In November 2020, the Company announced the retirement of 1,158 MW of coal-fired generation, which will decrease the Company’s generation from coal by 5 percentage points, to approximately 29% of its total generation.
– 630 MW Petersburg Units 1 and 2 in Indiana (expected to be retired in 2021 and 2023);
– 322 MW Ventanas Units 1 and 2 in Chile (expected to be retired in 2022 and 2024); and
– 206 MW AES Hawaii (expected to be retired in 2022).
Innovative Solutions: The Company is developing and deploying innovative solutions such as battery-based energy storage, digital customer interfaces and energy management.
— Fluence, the Company’s joint venture with Siemens, is the global leader in the fast-growing energy storage market, which is expected to increase by 15 to 20 GW annually.
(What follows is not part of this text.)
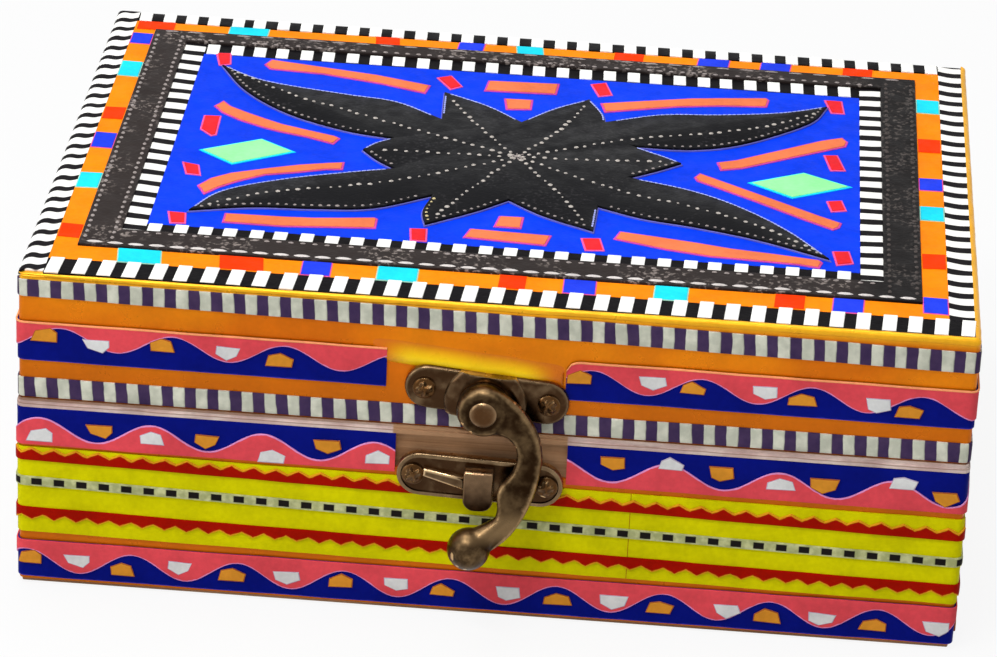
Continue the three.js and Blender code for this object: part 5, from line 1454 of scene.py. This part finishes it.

– In year-to-date 2020, Fluence signed 690 MW of new contracts, bringing its total delivered or awarded to 2.4 GW.
Superior Results: By investing in sustainable growth and offering innovative solutions to customers, the Company is transforming its business mix to deliver superior results.
– The Company has a resilient and diversified portfolio of electric generation and utilities with credit-worthy offtakers and an average contract life of 14 years.
Guidance and Expectations
The Company is reaffirming its 2020 Adjusted EPS guidance of $1.32 to $1.42 and expects to be in the top end of this range. The Company is also reaffirming its 7% to 9% average annual growth rate target through 2022, from a base year of 2018.